** Start Data for this task **

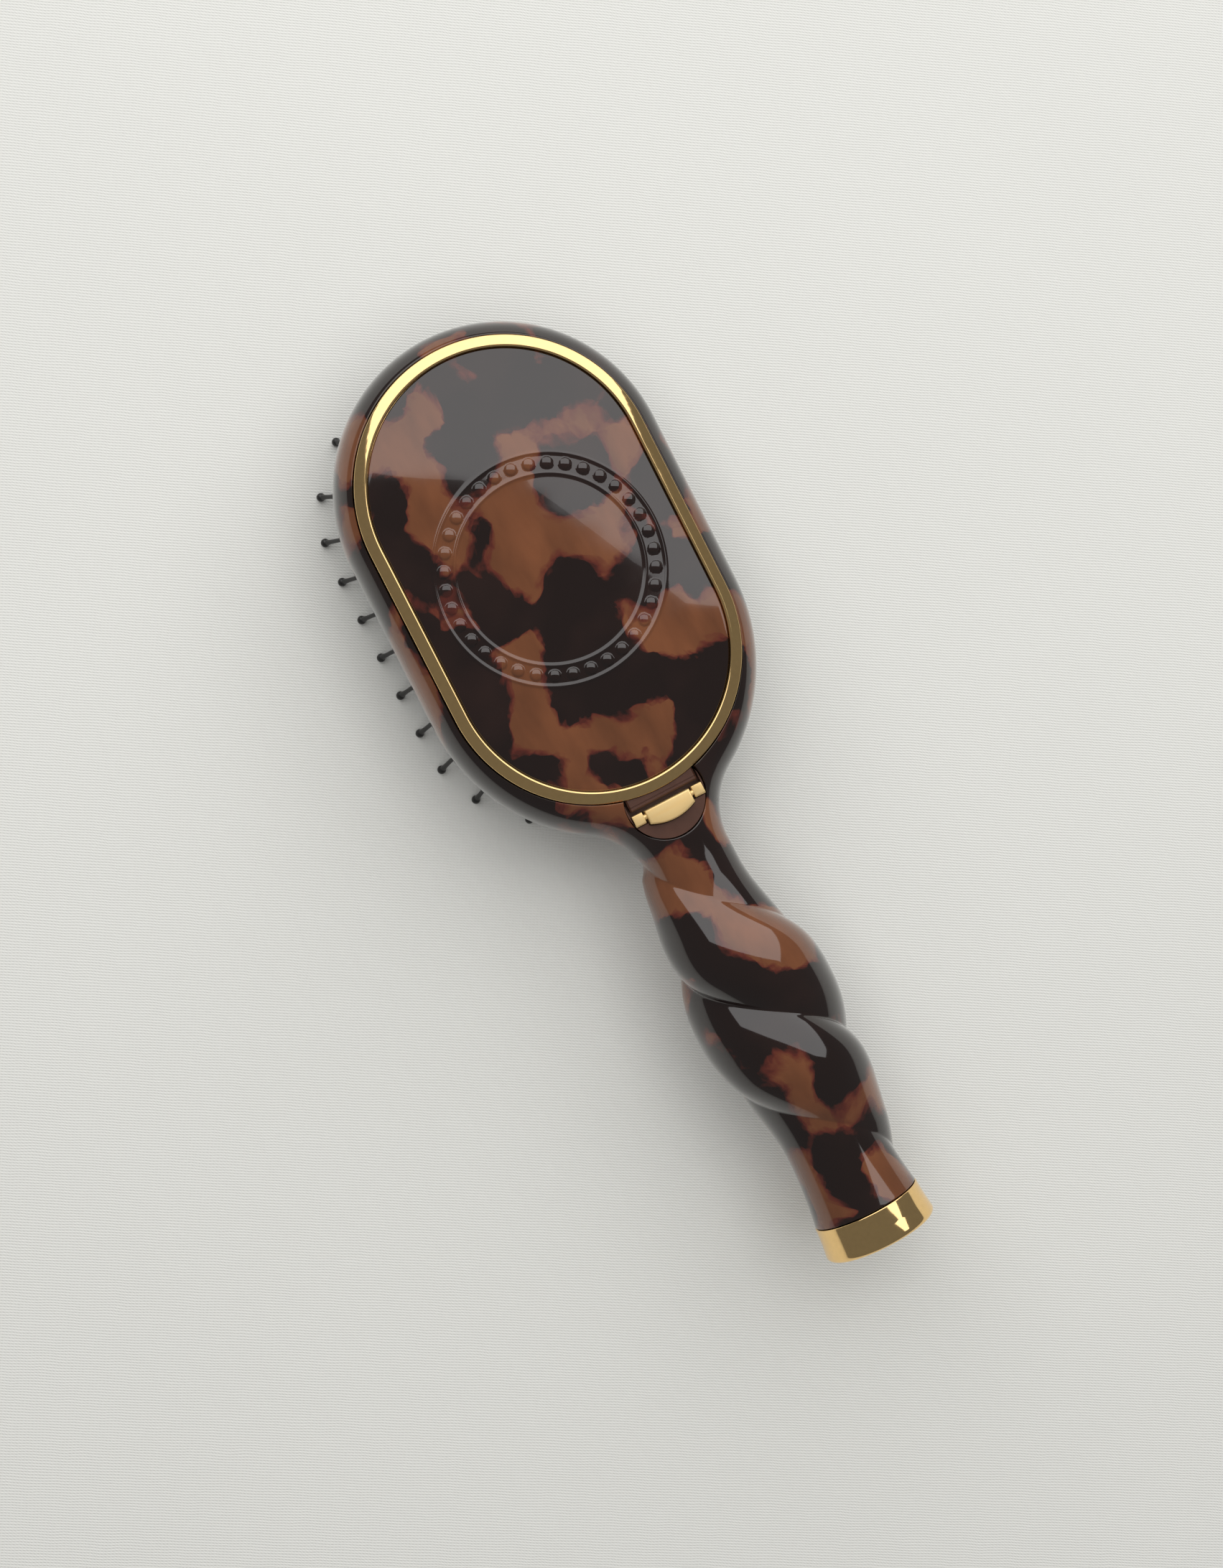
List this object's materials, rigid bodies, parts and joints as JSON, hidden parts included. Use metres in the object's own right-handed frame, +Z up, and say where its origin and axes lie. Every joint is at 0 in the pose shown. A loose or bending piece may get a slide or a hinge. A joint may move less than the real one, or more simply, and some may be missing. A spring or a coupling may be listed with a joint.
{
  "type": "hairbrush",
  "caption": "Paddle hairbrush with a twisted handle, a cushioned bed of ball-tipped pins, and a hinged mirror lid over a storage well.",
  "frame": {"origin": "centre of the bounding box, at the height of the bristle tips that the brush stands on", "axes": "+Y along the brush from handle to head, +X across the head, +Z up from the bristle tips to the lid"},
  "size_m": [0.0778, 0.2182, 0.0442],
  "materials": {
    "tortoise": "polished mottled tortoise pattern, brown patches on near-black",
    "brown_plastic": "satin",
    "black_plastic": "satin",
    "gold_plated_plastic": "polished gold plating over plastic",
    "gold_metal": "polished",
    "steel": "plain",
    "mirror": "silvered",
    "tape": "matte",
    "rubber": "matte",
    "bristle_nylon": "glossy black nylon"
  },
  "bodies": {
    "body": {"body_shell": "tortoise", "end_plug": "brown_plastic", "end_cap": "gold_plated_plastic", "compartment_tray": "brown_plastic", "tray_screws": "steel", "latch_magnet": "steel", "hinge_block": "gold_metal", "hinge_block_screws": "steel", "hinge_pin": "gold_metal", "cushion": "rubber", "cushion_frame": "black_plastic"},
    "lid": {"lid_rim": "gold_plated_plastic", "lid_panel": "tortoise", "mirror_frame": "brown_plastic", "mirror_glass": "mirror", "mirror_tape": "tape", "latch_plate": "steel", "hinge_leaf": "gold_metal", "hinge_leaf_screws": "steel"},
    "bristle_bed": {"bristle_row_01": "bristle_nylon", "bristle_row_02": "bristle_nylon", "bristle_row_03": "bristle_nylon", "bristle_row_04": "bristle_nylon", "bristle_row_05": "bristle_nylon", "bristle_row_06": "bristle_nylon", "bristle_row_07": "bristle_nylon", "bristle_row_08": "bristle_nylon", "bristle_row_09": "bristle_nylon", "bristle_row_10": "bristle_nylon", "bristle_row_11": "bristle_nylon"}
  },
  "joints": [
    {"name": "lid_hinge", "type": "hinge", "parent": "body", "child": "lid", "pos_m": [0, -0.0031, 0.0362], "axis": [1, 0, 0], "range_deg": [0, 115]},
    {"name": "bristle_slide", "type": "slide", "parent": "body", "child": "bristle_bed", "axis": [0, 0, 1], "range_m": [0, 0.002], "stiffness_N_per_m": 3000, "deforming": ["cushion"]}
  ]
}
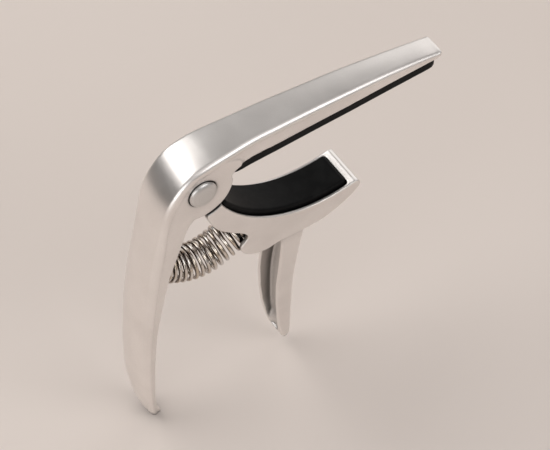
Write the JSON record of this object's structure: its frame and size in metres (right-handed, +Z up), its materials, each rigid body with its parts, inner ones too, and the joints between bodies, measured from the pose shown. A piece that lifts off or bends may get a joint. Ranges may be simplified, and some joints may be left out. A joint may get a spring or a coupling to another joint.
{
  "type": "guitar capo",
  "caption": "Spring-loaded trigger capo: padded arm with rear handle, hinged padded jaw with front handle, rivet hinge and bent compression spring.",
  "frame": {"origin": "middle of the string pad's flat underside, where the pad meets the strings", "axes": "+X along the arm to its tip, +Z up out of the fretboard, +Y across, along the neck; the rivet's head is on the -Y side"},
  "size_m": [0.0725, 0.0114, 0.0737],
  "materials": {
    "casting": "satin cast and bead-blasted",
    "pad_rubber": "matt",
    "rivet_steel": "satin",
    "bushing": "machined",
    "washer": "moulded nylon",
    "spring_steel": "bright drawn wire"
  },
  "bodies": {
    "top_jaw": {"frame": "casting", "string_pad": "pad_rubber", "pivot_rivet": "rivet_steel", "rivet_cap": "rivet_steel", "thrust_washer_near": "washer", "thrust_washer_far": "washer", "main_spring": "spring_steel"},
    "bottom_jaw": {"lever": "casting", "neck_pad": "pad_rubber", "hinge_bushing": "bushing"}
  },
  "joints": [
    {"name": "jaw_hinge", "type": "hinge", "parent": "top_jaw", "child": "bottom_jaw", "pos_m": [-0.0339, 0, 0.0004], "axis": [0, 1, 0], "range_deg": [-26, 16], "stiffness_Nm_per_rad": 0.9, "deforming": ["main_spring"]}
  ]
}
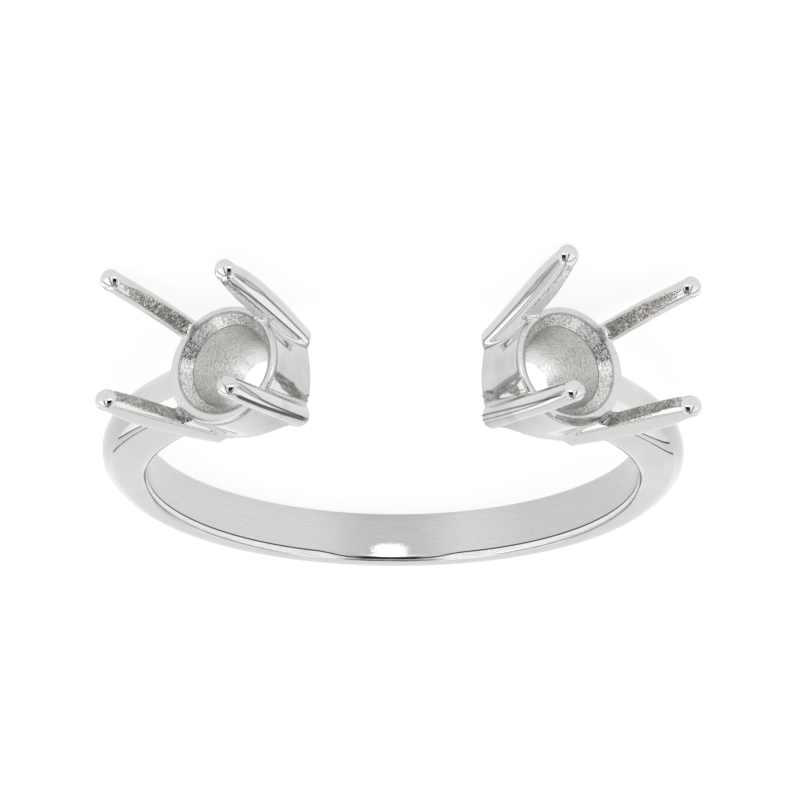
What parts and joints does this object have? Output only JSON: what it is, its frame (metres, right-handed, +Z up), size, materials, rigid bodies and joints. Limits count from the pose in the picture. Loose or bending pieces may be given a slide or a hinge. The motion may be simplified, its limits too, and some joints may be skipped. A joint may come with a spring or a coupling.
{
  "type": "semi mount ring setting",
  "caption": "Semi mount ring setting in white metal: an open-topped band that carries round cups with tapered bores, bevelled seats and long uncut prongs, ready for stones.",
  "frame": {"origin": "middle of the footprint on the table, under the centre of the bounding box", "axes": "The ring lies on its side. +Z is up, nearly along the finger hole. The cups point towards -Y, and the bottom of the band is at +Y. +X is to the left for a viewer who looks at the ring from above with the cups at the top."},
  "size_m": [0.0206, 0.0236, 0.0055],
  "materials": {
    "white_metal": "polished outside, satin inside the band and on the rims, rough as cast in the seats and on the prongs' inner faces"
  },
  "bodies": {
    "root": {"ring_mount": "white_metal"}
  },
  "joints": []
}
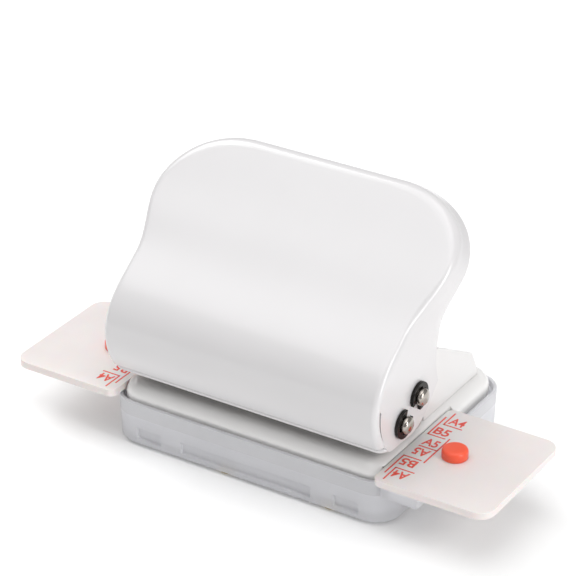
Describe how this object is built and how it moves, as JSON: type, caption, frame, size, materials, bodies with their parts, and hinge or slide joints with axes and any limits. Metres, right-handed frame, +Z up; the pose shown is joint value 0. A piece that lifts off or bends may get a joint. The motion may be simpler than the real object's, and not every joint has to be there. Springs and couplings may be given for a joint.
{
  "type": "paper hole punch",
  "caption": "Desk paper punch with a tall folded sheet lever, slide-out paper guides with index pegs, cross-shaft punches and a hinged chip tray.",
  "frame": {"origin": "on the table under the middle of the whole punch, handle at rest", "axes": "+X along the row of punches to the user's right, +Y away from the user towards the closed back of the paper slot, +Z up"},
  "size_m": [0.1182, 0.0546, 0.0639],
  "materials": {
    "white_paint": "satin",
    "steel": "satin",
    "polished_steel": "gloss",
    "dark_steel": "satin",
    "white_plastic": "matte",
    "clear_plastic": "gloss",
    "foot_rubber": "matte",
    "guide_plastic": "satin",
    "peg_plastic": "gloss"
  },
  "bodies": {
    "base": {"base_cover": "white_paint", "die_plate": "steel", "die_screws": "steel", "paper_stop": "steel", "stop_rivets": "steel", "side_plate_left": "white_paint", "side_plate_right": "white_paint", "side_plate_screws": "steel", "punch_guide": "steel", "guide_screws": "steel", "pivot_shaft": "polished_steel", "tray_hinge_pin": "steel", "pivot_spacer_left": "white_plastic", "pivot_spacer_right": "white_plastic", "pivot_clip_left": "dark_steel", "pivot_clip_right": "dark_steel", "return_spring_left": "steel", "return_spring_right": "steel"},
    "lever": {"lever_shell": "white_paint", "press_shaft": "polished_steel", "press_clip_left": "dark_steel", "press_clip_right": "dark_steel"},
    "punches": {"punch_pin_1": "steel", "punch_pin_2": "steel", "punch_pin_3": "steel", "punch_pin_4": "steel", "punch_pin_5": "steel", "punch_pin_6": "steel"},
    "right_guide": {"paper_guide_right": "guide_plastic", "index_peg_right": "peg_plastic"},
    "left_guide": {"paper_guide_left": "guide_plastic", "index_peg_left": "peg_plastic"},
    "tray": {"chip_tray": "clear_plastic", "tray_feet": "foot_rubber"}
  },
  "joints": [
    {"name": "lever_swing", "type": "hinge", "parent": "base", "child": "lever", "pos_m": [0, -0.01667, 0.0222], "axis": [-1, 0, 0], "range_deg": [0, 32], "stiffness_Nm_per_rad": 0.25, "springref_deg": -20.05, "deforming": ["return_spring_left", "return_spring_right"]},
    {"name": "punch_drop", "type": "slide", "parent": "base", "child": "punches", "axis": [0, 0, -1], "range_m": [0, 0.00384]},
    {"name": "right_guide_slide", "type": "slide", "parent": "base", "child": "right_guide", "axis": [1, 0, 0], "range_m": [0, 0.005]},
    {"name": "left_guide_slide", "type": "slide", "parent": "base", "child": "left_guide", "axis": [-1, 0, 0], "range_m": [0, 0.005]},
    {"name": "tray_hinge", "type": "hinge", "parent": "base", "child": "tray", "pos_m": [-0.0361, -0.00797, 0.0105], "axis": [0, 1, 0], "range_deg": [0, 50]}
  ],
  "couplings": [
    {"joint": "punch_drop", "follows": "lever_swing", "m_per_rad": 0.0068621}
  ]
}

** End Data for this task **

For the string "JSON", count the lines of the entries above that include it; answer with the number only.

Output for this exercise
4